Kerja sama antara PLN dan PGEO ditandai dengan penandatanganan MoU antarkeduanya. Langkah ini dilakukan demi mendukung target Kebijakan Energi Nasional, ENDC 2030, serta visi Net Zero Emission 2060. Salah satu bentuk konkretnya adalah penandatanganan Consortium Agreement untuk proyek Ulubelu Bottoming Unit di Lampung dan Lahendong Bottoming Unit di Sulawesi Utara.
Kinerja Keuangan PGEO Semester I 2025
Dalam semester pertama 2025, PGEO mencatatkan penurunan laba bersih sebesar 28,37% menjadi US$ 68,95 juta atau sekitar Rp 1,11 triliun (kurs Rp 16.231 terhadap dolar Amerika Serikat) dari US$ 96,27 juta secara tahunan. Meskipun demikian, pendapatan perseroan naik tipis sebesar 0,53%. Pendapatan PGE tumbuh menjadi US$ 204,85 juta dibandingkan dengan pendapatan semester pertama 2024 sebesar US$ 203,76 juta.
Penurunan laba bersih PGE disebabkan oleh meningkatnya beban pokok pendapatan dan beban langsung lainnya, yang naik menjadi US$ 83,49 juta dari US$ 77,78 juta pada periode Januari–Juni 2024. Selain itu, beban keuangan juga melonjak secara tahunan (year on year/yoy) dari US$ 11,16 juta menjadi US$ 14,70 juta.
Direktur Keuangan PGEO Yurizki Rio menjelaskan bahwa kinerja emiten sektor energi ini berada di jalur yang sehat selama enam bulan pertama 2025. “Ini menandakan fundamental keuangan perseroan yang kuat, didorong oleh produksi yang melebihi proyeksi awal,” ujarnya dalam keterangan resmi.
Operasional PLTP Lumut Balai
PLTP Lumut Balai Unit 2 telah beroperasi sejak akhir Juni. Dengan beroperasinya PLTP tersebut, pasokan listrik nasional bertambah sebesar 55 MW. Keuntungan lainnya adalah dampak positif terhadap kinerja keuangan perseroan sepanjang tahun.

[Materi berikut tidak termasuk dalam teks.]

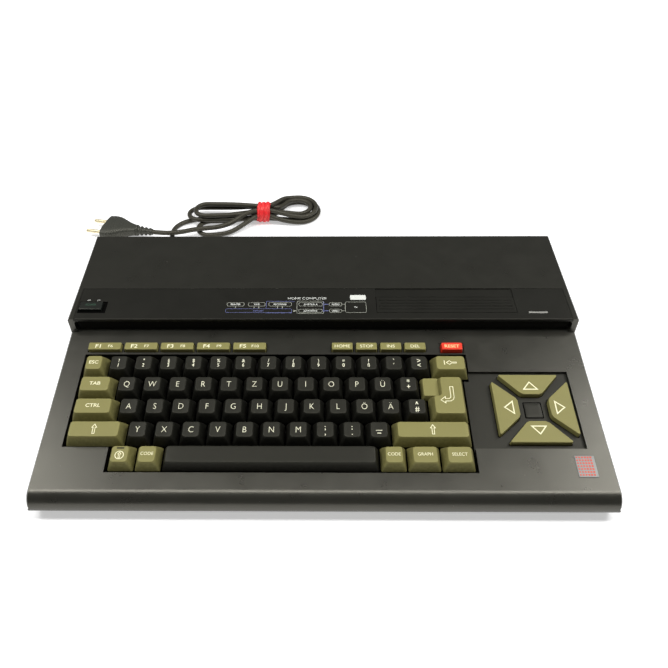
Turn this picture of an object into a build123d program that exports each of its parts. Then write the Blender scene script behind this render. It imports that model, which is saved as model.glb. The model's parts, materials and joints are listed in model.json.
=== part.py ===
from build123d import *
import math
import os

# Home computer with a sloping keyboard panel, a raised rear deck and a captive mains cord.
# Frame: X to the right, Y to the back, Z up, origin on the table under the middle of the case.
# Lengths are in millimetres and angles in degrees. Flat work is drawn in one of two tilted frames:
# the panel frame (x, v up the slope from the nose, h above the panel face) and the deck frame
# (x, w back from the lip, h above the deck face).

os.makedirs("parts", exist_ok=True)

# Key block
KEY_PITCH = 19.05
KEY_ROW_COUNT = 5
ROW_UNITS = 15.25          # width of the full rows, in key pitches
BACKSPACE_END_UNITS = 15.5       # the top row is this many pitches long
KEY_GAP = 1.05             # between the feet of two caps
CAP_SIDE_DRAFT = 2.5       # each side of a cap's top lies this far inside its foot
CAP_END_DRAFT = 2.8
CAP_HEIGHT = 9.5           # cap top above the panel
FRONT_ROW_HEIGHT = 8.5
CAP_SINK = 0.5             # cap foot below the panel face
CAP_FOOT_BEVEL = 1.2
CAP_TOP_BEVEL = 1.6
DISH_RADIUS = 34.0         # hollow of a cap's top, across its width
DISH_DEPTH = 0.5
KEY_TRAVEL = 3.8
LEDGE_HEIGHT = 5.0         # low left part of the return key
LEDGE_WIDTH = 10.7
LEDGE_DRAFT = 1.3

# Low keys above the block
LOW_KEY_DEPTH = 7.4
LOW_KEY_DRAFT = 0.4
LOW_KEY_BEVEL = 0.6
LOW_KEY_HEIGHT = 3.0
LOW_KEY_GAP = 0.4          # between a low key and its slot
LOW_ROW_GAP = 10.6         # from the key block to the middle of the low keys
FUNCTION_KEY_COUNT = 5
FUNCTION_PITCH = 1.5 * KEY_PITCH
FUNCTION_KEY_WIDTH = FUNCTION_PITCH - 2.2
FUNCTION_START = 12.45     # middle of the first function key from the left end of the key block
EDIT_KEY_WIDTH = KEY_PITCH - 2.05
EDIT_START = 199.7         # middle of the first edit key from the left end of the key block
RESET_WIDTH = 16.8
RESET_OFFSET = 85.95       # from the first edit key to the reset key
RESET_RECESS_RIM = 1.0
RESET_RECESS_DEPTH = 1.0

# Arrow keys
ARROW_OUTER = 28.8         # from the middle of the pad to the outer edge of a key
ARROW_INNER = 11.1
ARROW_OUTER_HALF = 23.4    # half the length of that outer edge
ARROW_INNER_HALF = 7.3
ARROW_CORNER = 1.6
ARROW_HEIGHT = 2.0
ARROW_GAP = 0.4            # between an arrow key and its hole
ARROW_DRAFT = 3.0          # slope of an arrow key's sides, in degrees
ARROW_SKIRT = 0.2          # foot of an arrow key below the panel's underside
PAD_WIDTH = 78.7
PAD_FRONT = 31.0
PAD_BACK = 96.2
ARROW_RIM = 2.4            # from the right arrow key to the right edge of the pad
PAD_RIM = 2.0              # the plate reaches this far under the panel
PAD_THICKNESS = 1.5

# Margins that set the outline of the case
LEFT_MARGIN = 18.6
RIGHT_MARGIN = 15.5
WELL_GAP = 1.7             # right of the key block
WELL_LEFT_GAP = 2.3
WELL_EDGE_GAP = 0.4
WELL_BACK_GAP = 4.5        # behind the top row
NOTCH_GAP = 2.1            # left of the front row
BULGE_GAP = 0.8            # right of the backspace key
FRONT_MARGIN = 12.6        # from the nose line to the front row
DECK_GAP = 16.35           # from the low keys to the deck lip
NOSE_REACH = 9.5
NOSE_UNDERCUT = 5.0        # radius below the nose
UNDERCUT_SLOPE = 30.0
DECK_DEPTH = 102.6
PANEL_FRONT_Z = 23.5
PANEL_SLOPE = 9.65
DECK_SLOPE = 4.16
DECK_STEP = 13.44          # height of the deck lip above the panel
WALL = 2.5
FOOT_HEIGHT = 3.0
FOOT_RADIUS = 7.0
FOOT_INSET = 22.0
FRONT_FOOT_INSET = 28.0
AIR_SLOT_COUNT = 9
AIR_SLOT_WIDTH = 3.0
AIR_SLOT_LENGTH = 18.0
AIR_SLOT_PITCH = 7.0
AIR_SLOT_OFFSET = 12.0     # behind the middle of the transformer
EDGE_BEVEL = 1.0
SKIRT_WALL = 1.2           # wall round the key well
SKIRT_DEPTH = 2.0

# Deck and control strip
CHEEK = 4.5                # end walls of the strip and of the dark recess below it
RECESS_DEPTH = 3.0
RECESS_CORNER = 2.5
SHADOW_THICKNESS = 1.5
STRIP_DEPTH = 34.9
SEAM = 0.3
STRIP_LEDGE = 3.0
LEDGE_THICKNESS = 1.5
LIP_RADIUS = 0.8
BUTTON_LEFT = 6.8          # from the left side of the case
BUTTON_FRONT = 9.9         # back from the lip
BUTTON_WIDTH = 18.2
BUTTON_DEPTH = 8.6
BUTTON_HEIGHT = 1.5
BUTTON_BODY = 8.0
BUTTON_TRAVEL = 3.0
BUTTON_GAP = 0.3
BUTTON_RECESS = 1.0
BUTTON_RECESS_FRONT = 3.0
BUTTON_RECESS_BACK = 1.4
BUTTON_RECESS_LEFT = 1.0
BUTTON_RECESS_RIGHT = 3.5
GUIDE_WALL = 1.5
SWITCH_HEIGHT = 16.0
PLUNGER_PIT = 2.5
PLUNGER_RADIUS = 3.0
BUTTON_ROUNDING = 0.7
DOOR_RIGHT = 47.3          # from the right side of the case
DOOR_FRONT = 7.7
DOOR_WIDTH = 111.3
DOOR_DEPTH = 17.25
DOOR_THICKNESS = 2.0
DOOR_GAP = 0.35
DOOR_GROOVE_COUNT = 4
DOOR_RIM = 2.0             # plain edge round the grooves
GROOVE_WIDTH = 0.6
GROOVE_DEPTH = 0.4
HINGE_INSET = 1.3
HINGE_DROP = 2.6
HINGE_BARREL = 1.1
HINGE_PIN = 0.9
HINGE_PIN_LENGTH = 1.6
HINGE_CLEARANCE = 0.08
CHUTE_WALL = 1.8
CHUTE_DEPTH = 28.0
LABEL_RECESS_DEPTH = 9.2   # shallow light strip behind the door
LABEL_RECESS_SINK = 0.8
LABEL_RECESS_GAP = 0.4
LAMP_RIGHT = 23.2
LAMP_FRONT = 6.7
LAMP_WIDTH = 14.9
LAMP_DEPTH = 1.7
LAMP_THICKNESS = 3.4
LAMP_PROUD = 0.2
LAMP_GAP = 0.15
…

Direktur Utama PGEO Julfi Hadi menegaskan bahwa PGEO berkomitmen untuk menyediakan energi bersih berbasis panas bumi yang stabil dan andal. Hal ini sejalan dengan upaya mendukung target Net Zero Emission 2060 Indonesia. Beroperasinya Lumut Balai Unit 2, proyek eksplorasi (green field) PLTP Gunung Tiga, serta pengembangan berbagai proyek lainnya merupakan bukti konsistensi PGEO dalam mengembangkan pemanfaatan panas bumi.
Target Harga Saham PGEO
Tim analis Indopremier Sekuritas, Ryan Winipta dan Reggie Parengkuan, menyatakan bahwa mereka menaikkan proyeksi EBITDA (laba sebelum bunga, pajak, dan penyusutan) PT Pertamina Geothermal Energy Tbk (PGEO) untuk tahun 2025, 2026, dan 2027 masing-masing sebesar 20%, 17%, dan 15%. Kenaikan ini dipicu karena biaya operasional dan harga pokok penjualan (COGS) ternyata lebih rendah dari perkiraan awal.
Sepanjang tahun ini (ytd), harga saham PGEO sudah naik 92% didorong oleh rumor akuisisi dan meningkatnya minat investor global terhadap saham energi terbarukan, menyusul insentif pajak dari pemerintah AS untuk proyek energi angin dan surya. Hal ini juga mendorong naiknya valuasi perusahaan-perusahaan energi hijau di AS dan Eropa.
Dengan pertimbangan tersebut, IndoPremier menaikkan target harga (TP) saham PGEO menjadi Rp 1.650 per saham, dari sebelumnya Rp 850. Kenaikan ini berdasarkan revisi proyeksi EBITDA dan pembaruan model valuasi menggunakan metode DCF (Discounted Cash Flow). Target harga tersebut setara dengan valuasi 13 kali EV/EBITDA untuk tahun 2025, sedikit di bawah rata-rata industri sebesar 14 kali. Risiko penurunan mencakup risiko eksekusi proyek-proyek mendatang dalam mencapai target kapasitas 1,8GW pada FY33F (vs. 727MW per 1H25).